I have around five years doing tech support for varied hardware, software, OS, peripherals, and Internet. I’ve done a smidgen of command-line work in Unix, and I know enough html to make a really ugly webpage. So, while not a complete naif, I know a little bit about a lot of things, and a lot about very little. Which is why I’m asking here.
My school district blocks YouTube, which just makes me crazy, as there is so much good stuff on it. Is there a way I can pull down a YouTube clip, save it to my hard drive and import it into a presentation document (like MS Office PowerPoint) so I can play it for my class?
I have an idea for a personal health journal database that I’d like to work up. I’d like to make this a learning project, because I really will be starting from scratch, and my least expectation is that it will take me 6-12 months to really figure out what I’m doing. My current OS is Ubuntu, and I’d prefer to keep it, as nearly everything is free, and the documentation is decent.

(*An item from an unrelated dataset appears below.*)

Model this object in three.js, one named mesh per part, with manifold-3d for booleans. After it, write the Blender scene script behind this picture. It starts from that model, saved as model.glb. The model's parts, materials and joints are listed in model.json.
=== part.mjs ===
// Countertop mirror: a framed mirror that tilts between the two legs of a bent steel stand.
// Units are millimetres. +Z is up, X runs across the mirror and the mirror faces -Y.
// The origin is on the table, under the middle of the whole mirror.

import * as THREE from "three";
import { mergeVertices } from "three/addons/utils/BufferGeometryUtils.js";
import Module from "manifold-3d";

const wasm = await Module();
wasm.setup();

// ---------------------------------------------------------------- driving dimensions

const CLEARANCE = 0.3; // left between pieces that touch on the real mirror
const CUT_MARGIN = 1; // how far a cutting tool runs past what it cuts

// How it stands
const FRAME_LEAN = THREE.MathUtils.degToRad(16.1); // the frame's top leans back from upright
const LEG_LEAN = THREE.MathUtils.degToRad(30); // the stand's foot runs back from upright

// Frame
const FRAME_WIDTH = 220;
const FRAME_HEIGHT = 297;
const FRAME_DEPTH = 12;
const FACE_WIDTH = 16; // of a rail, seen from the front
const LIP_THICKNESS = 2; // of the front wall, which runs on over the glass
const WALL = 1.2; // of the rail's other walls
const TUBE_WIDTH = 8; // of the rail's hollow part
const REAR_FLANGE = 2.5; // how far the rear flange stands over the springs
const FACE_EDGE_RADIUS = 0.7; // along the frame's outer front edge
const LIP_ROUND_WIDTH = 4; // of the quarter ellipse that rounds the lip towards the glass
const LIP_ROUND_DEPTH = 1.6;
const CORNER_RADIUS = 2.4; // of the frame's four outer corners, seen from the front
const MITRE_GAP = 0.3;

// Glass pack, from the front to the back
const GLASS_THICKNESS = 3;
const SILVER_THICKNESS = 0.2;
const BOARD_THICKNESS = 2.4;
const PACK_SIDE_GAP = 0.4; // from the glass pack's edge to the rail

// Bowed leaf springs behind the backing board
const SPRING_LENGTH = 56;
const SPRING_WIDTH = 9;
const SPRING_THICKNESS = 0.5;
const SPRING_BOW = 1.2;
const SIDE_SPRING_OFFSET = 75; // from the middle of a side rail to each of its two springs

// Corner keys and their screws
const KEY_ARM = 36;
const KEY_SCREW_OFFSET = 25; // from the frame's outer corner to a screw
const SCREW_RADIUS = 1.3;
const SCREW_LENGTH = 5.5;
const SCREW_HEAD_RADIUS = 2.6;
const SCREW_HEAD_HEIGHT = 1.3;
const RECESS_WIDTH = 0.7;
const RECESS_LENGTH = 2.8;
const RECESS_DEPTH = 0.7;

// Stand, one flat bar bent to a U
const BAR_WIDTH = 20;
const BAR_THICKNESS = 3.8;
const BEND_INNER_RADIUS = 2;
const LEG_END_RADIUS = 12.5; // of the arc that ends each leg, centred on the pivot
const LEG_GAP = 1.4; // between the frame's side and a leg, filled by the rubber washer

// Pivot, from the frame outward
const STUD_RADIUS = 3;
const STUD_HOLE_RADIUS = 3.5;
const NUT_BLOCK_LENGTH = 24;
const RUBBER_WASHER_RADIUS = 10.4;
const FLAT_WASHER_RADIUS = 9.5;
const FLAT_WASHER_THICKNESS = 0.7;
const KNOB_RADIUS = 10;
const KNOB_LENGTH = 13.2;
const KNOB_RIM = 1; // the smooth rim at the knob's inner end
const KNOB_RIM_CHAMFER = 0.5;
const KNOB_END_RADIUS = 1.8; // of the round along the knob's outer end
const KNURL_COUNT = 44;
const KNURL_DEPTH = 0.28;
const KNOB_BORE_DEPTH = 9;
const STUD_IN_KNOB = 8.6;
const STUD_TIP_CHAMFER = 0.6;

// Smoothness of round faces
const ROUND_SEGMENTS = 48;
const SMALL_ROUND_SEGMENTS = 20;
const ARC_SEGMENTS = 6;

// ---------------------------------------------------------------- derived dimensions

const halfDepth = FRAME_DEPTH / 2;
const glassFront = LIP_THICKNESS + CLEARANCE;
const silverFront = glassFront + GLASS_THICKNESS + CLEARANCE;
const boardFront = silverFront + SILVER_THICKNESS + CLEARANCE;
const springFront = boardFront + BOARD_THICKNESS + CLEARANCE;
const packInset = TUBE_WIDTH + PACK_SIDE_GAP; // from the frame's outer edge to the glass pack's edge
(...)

So . . . what software do I need to create a database with user interface and querying capabilities? Is there a free version available for Ubuntu? Are there tutorials out there? Will I need to learn how to code, and if so, which language is best (I have coded before, but it was Fortran)?

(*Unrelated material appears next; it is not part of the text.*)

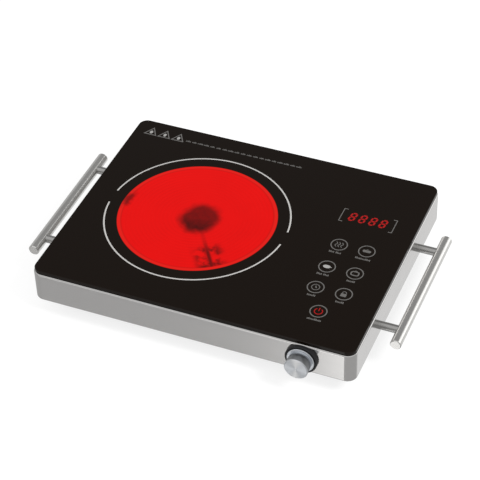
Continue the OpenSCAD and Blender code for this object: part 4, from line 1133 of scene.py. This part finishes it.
class HOTPLATE_OT_fan(bpy.types.Operator):
    """Finishes the cooling fan"""
    bl_idname = "hotplate.fan"
    bl_label = "Finish Fan"

    def execute(self, context):
        fan_black = moulded("fan_black", (0.016, 0.016, 0.017), 0.45, 900.0, 0.1)
        clad(fan_black, "fan_frame", "fan_rotor")
        clad_each(brushed, (
            ("sintered_bronze", "fan_bearing", (0.55, 0.36, 0.15), (1.0, 1.0, 1.0), 0.45, 1200.0),
            ("copper_wire", "fan_coil", (0.62, 0.26, 0.12), (0.1, 0.1, 1.0), 0.3, 900.0),
        ))
        smooth_shade("fan_frame", "fan_rotor", "fan_bearing", "fan_coil", "fan_shaft")
        return {"FINISHED"}


# the stage's sizes and places, in metres
FLOOR_REACH = 6
LAMP_SIZE = 0.6
KEY_AT = (1.6, -0.5, 1.8)
FILL_AT = (-1.5, -0.9, 1.2)
# from the middle of the glass's top to the point that the camera looks at
AIM_SHIFT = Vector((3.3, -8.5, -10.1)) * MM


class HOTPLATE_OT_stage(bpy.types.Operator):
    """Builds the floor, the lights and the camera"""
    bl_idname = "hotplate.stage"
    bl_label = "Build Stage"

    def execute(self, context):
        stage = context.scene.hotplate_stage
        build_floor(stage)
        build_room(stage)
        build_light("key_light", KEY_AT, stage.key_strength)
        build_light("fill_light", FILL_AT, stage.fill_strength)
        build_camera(stage)
        context.scene.view_settings.view_transform = "Standard"
        return {"FINISHED"}


def build_floor(stage):
    """A plain floor with some light of its own, so that shadows stay faint; metal mirrors none."""
    corners = [(x * FLOOR_REACH, y * FLOOR_REACH, 0)
               for x, y in ((-1, -1), (1, -1), (1, 1), (-1, 1))]
    mesh = bpy.data.meshes.new("floor")
    mesh.from_pydata(corners, [], [(0, 1, 2, 3)])
    floor = add_object("floor", mesh)
    material, tree, shader = new_material("floor_paper")
    cloud = noise(tree, place(tree), 3)
    feed(tree, shader, {
        "Base Color": mix_colour(tree, cloud, stage.floor, shaded(stage.floor, 0.985)),
        "Roughness": 0.9, "Specular IOR Level": 0.0,
        "Emission Color": (1, 1, 1), "Emission Strength": stage.floor_lift})
    mesh.materials.append(material)
    floor.visible_glossy = False


def build_light(name, place_at, power):
    """A square soft light that looks at the hot plate; metal mirrors the cards instead of it."""
    data = bpy.data.lights.new(name, "AREA")
    data.energy = power
    data.size = LAMP_SIZE
    lamp = add_object(name, data)
    lamp.location = place_at
    lamp.visible_glossy = False
    lamp.rotation_euler = (GLASS - Vector(place_at)).to_track_quat("-Z", "Y").to_euler()


def build_room(stage):
    """Even daylight, and for what metal and glass mirror, a room with cards round the table."""
    world = bpy.data.worlds.new("room")
    bpy.context.scene.world = world
    world.use_nodes = True
    tree = world.node_tree
    direction = add_node(tree, "ShaderNodeTexCoord").outputs["Generated"]
    right, back, up = (part(tree, direction, axis) for axis in "XYZ")
    bearing = calculate(tree, "ARCTAN2", right, times(tree, back, -1))

    def across(start, end, soft):
        """1 between two bearings in degrees, from straight in front towards the right."""
        return band(tree, bearing, *(math.radians(a) for a in (start, end, soft)))

    def layer(below, mask, level):
        """The level where the mask is 1, and what lies below it elsewhere."""
        inputs = {0: mask, 2: below, 3: level}
        return add_node(tree, "ShaderNodeMix", inputs, data_type="FLOAT").outputs[0]

    low = layer(stage.grey_card, across(-20.4, -13, 1.2), stage.white_card)
    low = layer(low, across(-19.5, -13, 0.6), stage.bright_edge)
    low = layer(low, across(135, 174, 6), stage.side_card)
    strip = times(tree, band(tree, up, -0.36, -0.08, 0.05), across(-38, -16, 4))
    low = layer(low, strip, stage.low_card)

    at_back = layer(stage.back_wall, smooth_step(tree, up, 0.30, 0.60), stage.back_room)
    in_front = layer(stage.front_wall, smooth_step(tree, up, 0.38, 0.58), stage.front_room)
    high = layer(in_front, smooth_step(tree, back, 0.15, 0.50), at_back)
    right_side = times(tree, fade(tree, up, 0.44, 0.62), across(108, 160, 8))
    high = layer(high, right_side, stage.right_card)

    mirrored = layer(low, smooth_step(tree, up, -0.05, 0.05), high)
    seen_by = add_node(tree, "ShaderNodeLightPath").outputs
    level = layer(stage.daylight, seen_by["Is Glossy Ray"], mirrored)
    level = layer(level, seen_by["Is Camera Ray"], 1.0)
    feed(tree, tree.nodes["Background"], {"Color": (1, 1, 1), "Strength": level})


def build_camera(stage):
    """The camera, at its angle above the front-right corner, with a slight roll."""
    data = bpy.data.cameras.new("camera")
    data.lens = stage.focal_length
    data.sensor_width = 36
    data.clip_start = 0.05
    camera = add_object("camera", data)
    turn = (Matrix.Rotation(stage.azimuth, 4, "Z")
            @ Matrix.Rotation(math.pi / 2 - stage.elevation, 4, "X")
            @ Matrix.Rotation(stage.roll, 4, "Z"))
    aim = Vector((GLASS.x, GLASS.y, GLASS_TOP)) + AIM_SHIFT
    away = Matrix.Translation((0, 0, stage.distance))
    camera.matrix_world = Matrix.Translation(aim) @ turn @ away
    bpy.context.scene.camera = camera


# ------------------------------------------------------------------ panel and registration

OPERATORS = (
    HOTPLATE_OT_stage, HOTPLATE_OT_glass, HOTPLATE_OT_zone_ring, HOTPLATE_OT_keys,
    HOTPLATE_OT_display, HOTPLATE_OT_rear_marks, HOTPLATE_OT_casing, HOTPLATE_OT_knob,
    HOTPLATE_OT_base, HOTPLATE_OT_heater, HOTPLATE_OT_electronics, HOTPLATE_OT_fan,
)
SETTINGS = {
    "hotplate_print": PrintSettings, "hotplate_heat": HeatSettings,
    "hotplate_metal": MetalSettings, "hotplate_stage": StageSettings,
}


class HOTPLATE_PT_panel(bpy.types.Panel):
    """Lists the hot plate's settings and steps"""
    bl_idname = "HOTPLATE_PT_panel"
    bl_label = "Hot Plate"
    bl_space_type = "VIEW_3D"
    bl_region_type = "UI"
    bl_category = "Hot Plate"

    def draw(self, context):
        for name, group in SETTINGS.items():
            box = self.layout.box()
            for setting in group.__annotations__:
                box.prop(getattr(context.scene, name), setting)
        for operator in OPERATORS:
            self.layout.operator(operator.bl_idname)


def register():
    for cls in (*SETTINGS.values(), *OPERATORS, HOTPLATE_PT_panel):
        bpy.utils.register_class(cls)
    for name, group in SETTINGS.items():
        setattr(bpy.types.Scene, name, bpy.props.PointerProperty(type=group))


def unregister():
    for name in SETTINGS:
        delattr(bpy.types.Scene, name)
    for cls in reversed((*SETTINGS.values(), *OPERATORS, HOTPLATE_PT_panel)):
        bpy.utils.unregister_class(cls)


def main():
    register()
    for operator in OPERATORS:
        getattr(bpy.ops.hotplate, operator.bl_idname.split(".")[1])()


if __name__ == "__main__":
    main()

Thank you for taking me seriously and offering helpful suggestions.
Regarding #1, I believe there are programs out there that allow you to download YouTube videos, but I have not tried them. I don’t know what YouTube’s policies are in this matter. However, in regards to your statement “download the videos to your hard drive”, I am assuming you mean “download the videos to my hard drive at home and then bring the videos in and play them on the computer at school” (emphasis mine). The reason I mention this is because your school is probably blocking any traffic (and not just browser traffic) to the YouTube domain, meaning that you would not be able to retrieve any files from YouTube.

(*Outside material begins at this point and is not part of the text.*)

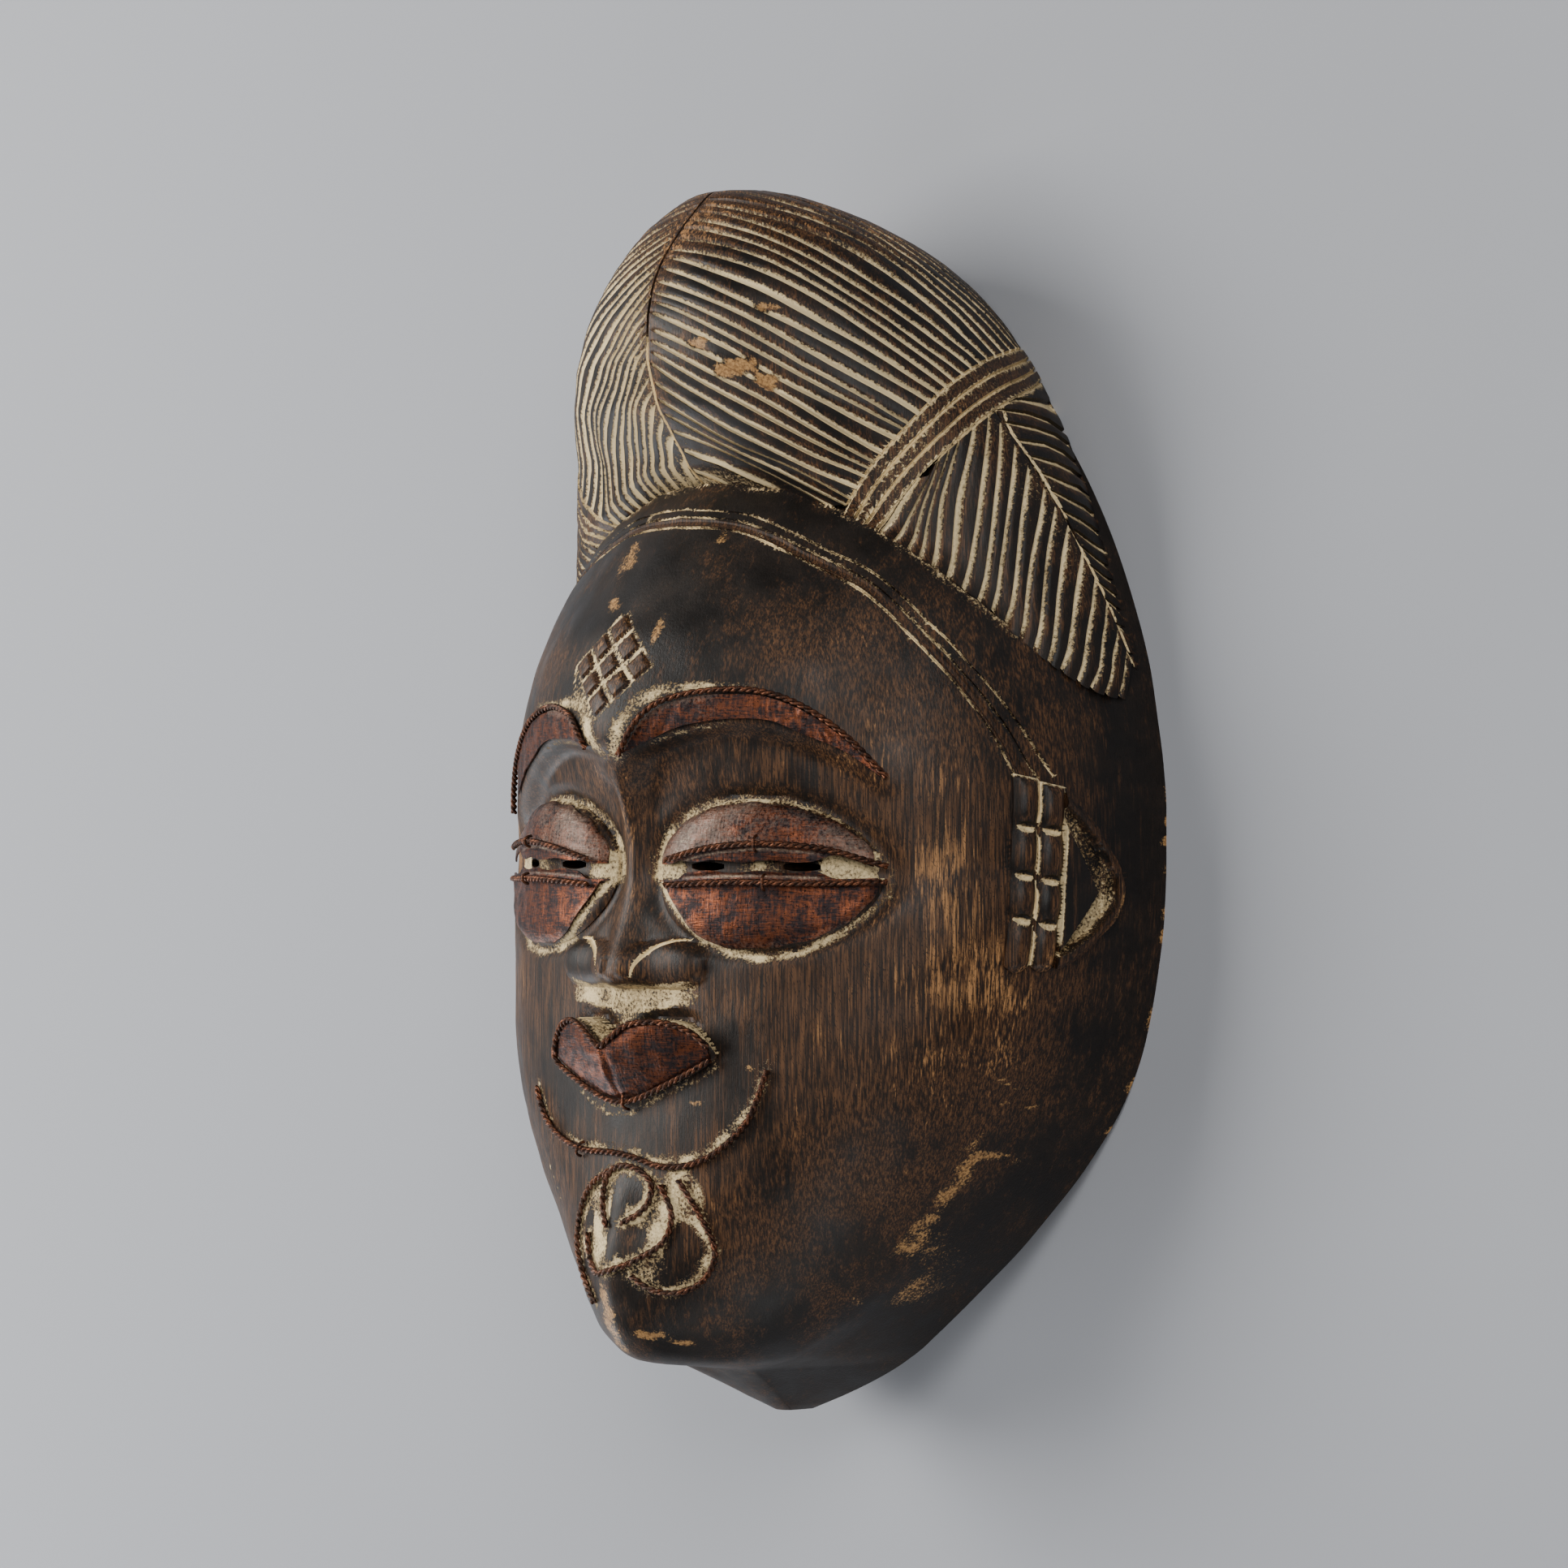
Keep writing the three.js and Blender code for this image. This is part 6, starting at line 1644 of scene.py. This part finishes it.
# %% Floor
floor_mesh = bpy.data.meshes.new("floor")
floor_mesh.from_pydata([(-4, -4, 0), (4, -4, 0), (4, 4, 0), (-4, 4, 0)], [], [(0, 1, 2, 3)])
floor = bpy.data.objects.new("floor", floor_mesh)
bpy.context.scene.collection.objects.link(floor)
floor_finish, _, floor_shader, _ = new_material("Paper backdrop, matt and pale")
floor_shader.inputs["Base Color"].default_value = linear("#9d9fa5")
floor_shader.inputs["Roughness"].default_value = 0.9
floor_mesh.materials.append(floor_finish)


# %% Lights
def look_from(item, place, target, up=(0, 1, 0)):
    """Turn a light or camera at a place so that it looks at the target with +Y upwards."""
    place, target, up = (np.array(v, float) for v in (place, target, up))
    back = unit(place - target)
    right = unit(np.cross(up, back))
    axes = np.stack([right, np.cross(back, right), back], -1)
    matrix = np.eye(4)
    matrix[:3, :3] = axes
    matrix[:3, 3] = place
    item.matrix_world = Matrix(matrix.tolist())


def soft_light(name, place, size, power, colour):
    """Square area light that looks at the mask."""
    data = bpy.data.lights.new(name, "AREA")
    data.size = size
    data.energy = power
    data.color = colour
    item = bpy.data.objects.new(name, data)
    bpy.context.scene.collection.objects.link(item)
    look_from(item, place, (0, 0, 0.06))
    return item


soft_light("key", (-0.85, 0.3, 0.98), 0.8, 25, (1.0, 0.985, 0.95))
soft_light("front", (0.8, 0.42, 0.95), 0.6, 11, (1.0, 0.99, 0.97))
soft_light("table", (-0.82, -0.62, 0.3), 0.5, 6.5, (0.95, 0.97, 1.0))
soft_light("fill", (0.5, -0.95, 0.5), 0.6, 4, (1.0, 1.0, 1.0))
world = bpy.data.worlds.new("studio")
bpy.context.scene.world = world
world.use_nodes = True
world.node_tree.nodes["Background"].inputs[0].default_value = (0.9, 0.95, 1.0, 1)
world.node_tree.nodes["Background"].inputs[1].default_value = 0.07

# %% Camera
# The camera looks at the middle of the outline from 1.6 m, 45 degrees round.
CAMERA_DISTANCE = 1.6
camera_target = np.array([7.49, 5.0, 47.5]) * MM
camera_back = np.array([1, 0, 1]) / np.sqrt(2)
camera_data = bpy.data.cameras.new("camera")
camera_data.lens = 136
camera = bpy.data.objects.new("camera", camera_data)
bpy.context.scene.collection.objects.link(camera)
look_from(camera, camera_target + CAMERA_DISTANCE * camera_back, camera_target)
bpy.context.scene.camera = camera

Regarding #2, MySql and PostgreSQL are both available for free. Either should be more than adequate for your needs. There are many tutorials available online, and many books available from stores. Our company’s flagship software is Linux-based and runs against PostgreSQL. We program in C.
You can also program in PHP, Perl, or Python, to name a few off the top of my head.
The freeware app (or is that apps?) I’ve heard of work by finding a cached video file on your hard drive and saving this file, as an flv, to a path and name where it can easily be found. This means you’ll still need to play the video back on YouTube. You’d need to play the video for long enough that the entire video file has downloaded. These apps will only work for progressive download videos, not true streaming.
There is no easy way to directly link to the source video file without using the YouTube player as an intermediary. In the past year or so, YouTube has made this a great deal more difficult. The message here, policy being what it may or may not, is that YouTube does not want you taking stuff out of the YouTube environment.
This. I use MySQL with PHP. If possible, and if I were in your position, I’d find out what I’d need to do to set up Apache, MySQL, and PHP on my Ubuntu environment. Last time I needed to do something like this, there were plenty of excellent tutorials out there and it only took me a couple of hours. No programming as such involved, and the documentation is such that everything under the hood is well-lit.
For a database interface, I use and would recommend PHPMyAdmin. It’s nothing fancy, but it does allow both command line and basic gui management of databases.
Any SQL you would need for the purposes you’re describing should be very easy to learn. Just check out the online MySQL tutorial.
Youtube Downloader is a free program to download Youtube Videos. There are other programs to convert the videos to a usable format for other use. Of course, you have to keep in mind any copywrite and such.